3. Google Cloud, July 2018
Like all major cloud service providers, Google has had its fair share of issues delivering infrastructure services to an exploding customer-base. The affected services included the Google App Engine, Stackdriver, Diagflow and Global Load Balancers. Customer including Spotify, Discord, Pokemon Go app and Snapchat rely on these cloud networking services to reach a global audience, thereby cascading the impact globally. The outage lasted for around 30 minutes and up to 87 percent of the customers experienced some form of errors on the App Engine, HTTPS Load Balancer or the TCP/SSL Proxy Load Balancer solutions. According to a detailed description by Google, the issue was caused due to a bug in the new security feature added Google Front Ends (GFE) architecture layer. The bug had not been identified earlier despite extensive testing procedures in place, and was triggered only when the configuration changes were introduced in the production environment.
The affected customers were provided credits refund as per the Service Level Agreement (SLA) as a common compensation by any cloud vendor. However, the true cost of data center downtime that averages around $750,000 as of 2015 according to a Ponemon Institute research report far outweighed the offered compensation.
4. O2 Outage, December 2018
In terms of scale, the largest network outage impacted customers of O2 3G and 4G mobile services in the UK. The outage starting early hours on the December 6, 2018 left 30 million users without the Internet connectivity capabilities. The outage lasted the entire day and was caused due to failure on networking equipment operated by Ericsson and served to several carriers globally. Considering the scale of the issue, Ericsson readily worked to fix the issue and decommission the faulty software later on. Detailed analysis showed that the root cause was tied to expired certificate versions linked to customers including O2. Telecommunication services relies on security certificates to verify the legitimacy of network traffic routing and security decisions performed at various layers of the communication infrastructure. Once the cause was isolated, the services were quickly restored across all users. O2 had previously suffered a network outage affecting millions of users in October 2018, although the issue lasted only 40 minutes.
5. CenturyLink, December 2018
The CenturyLink incident was the highlight network outage of 2018 as it left millions of users without the ability to call 911, ATM withdrawals, access to sensitive patient healthcare records, Verizon mobile data services and even lottery drawings.

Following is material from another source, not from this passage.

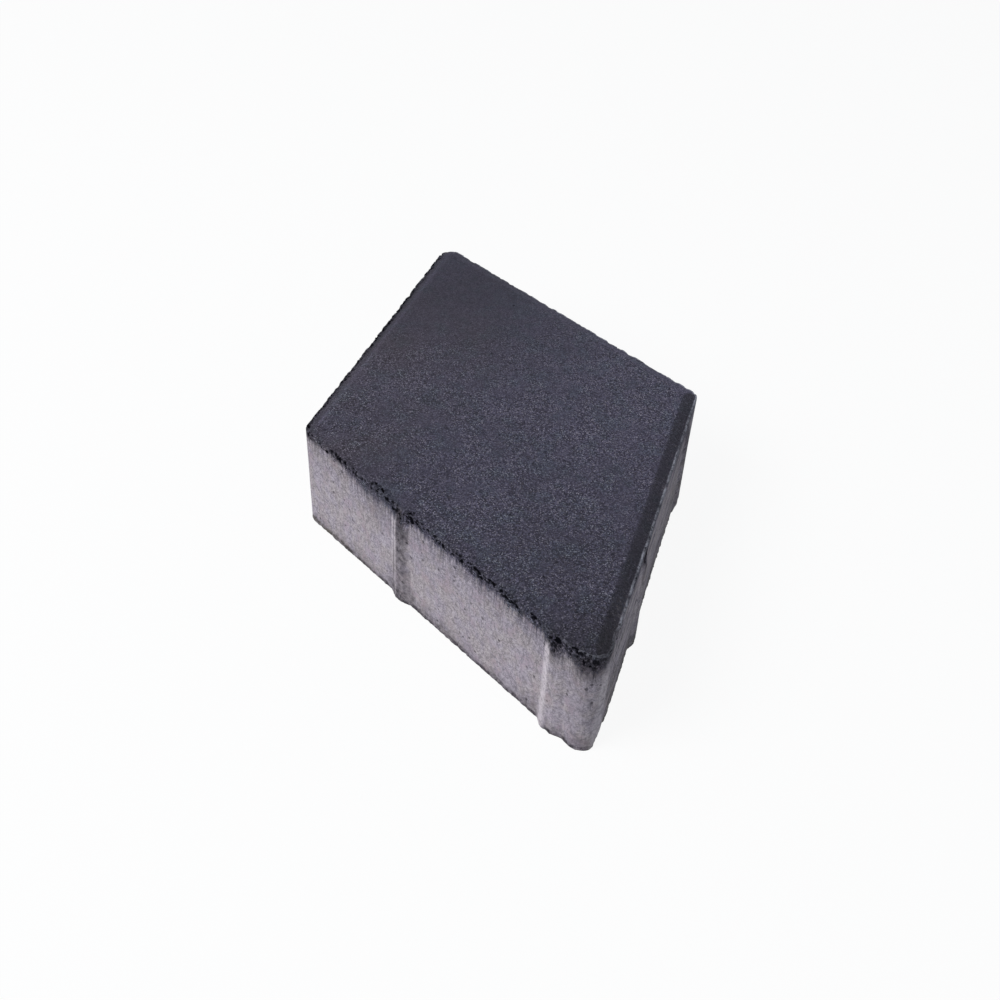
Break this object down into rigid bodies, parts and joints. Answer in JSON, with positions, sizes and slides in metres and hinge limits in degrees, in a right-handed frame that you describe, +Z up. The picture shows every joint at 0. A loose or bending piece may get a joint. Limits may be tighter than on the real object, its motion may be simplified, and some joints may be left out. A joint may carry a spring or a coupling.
{
  "type": "concrete paving stone",
  "caption": "Rhombus concrete paving stone with a dark bevelled facing layer, a grey backing and upright spacer ribs on its sides.",
  "frame": {"origin": "centre of the underside, on the ground", "axes": "+X along the long diagonal of the rhombus, +Y along the short one, +Z up out of the wearing face"},
  "size_m": [0.3452, 0.2056, 0.06],
  "materials": {
    "facing_concrete": "fine-grained charcoal facing mix, matt, with small pale sand grains and open pores along the rim",
    "backing_concrete": "mauve-grey pressed concrete, matt, with fine upright drag marks, small pores and a rough dark lower edge"
  },
  "bodies": {
    "root": {"facing_layer": "facing_concrete", "backing_layer": "backing_concrete"}
  },
  "joints": []
}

The incident later led to an FCC investigation considering the “unacceptable” downtime impacting emergency services such as 911 or ATM withdrawals. The outage lasted two days and was caused due to an issue with a single network management card. The device was found transmitting invalid data frame packets across the infrastructure. Despite the multiple layers of redundancy in place, the issue cascaded across its nationwide communication infrastructure. Once the infrastructure systems crashed, CenturyLink had limited visibility into its network to troubleshoot the issue.
Networking services are inherently interlinked across multiple large enterprises taking advantage of vast, distributed data center resources to reach a global audience. Once the backend infrastructure service goes down, the impact is reflected across the vast userbase, potentially impact critical services at a large scale.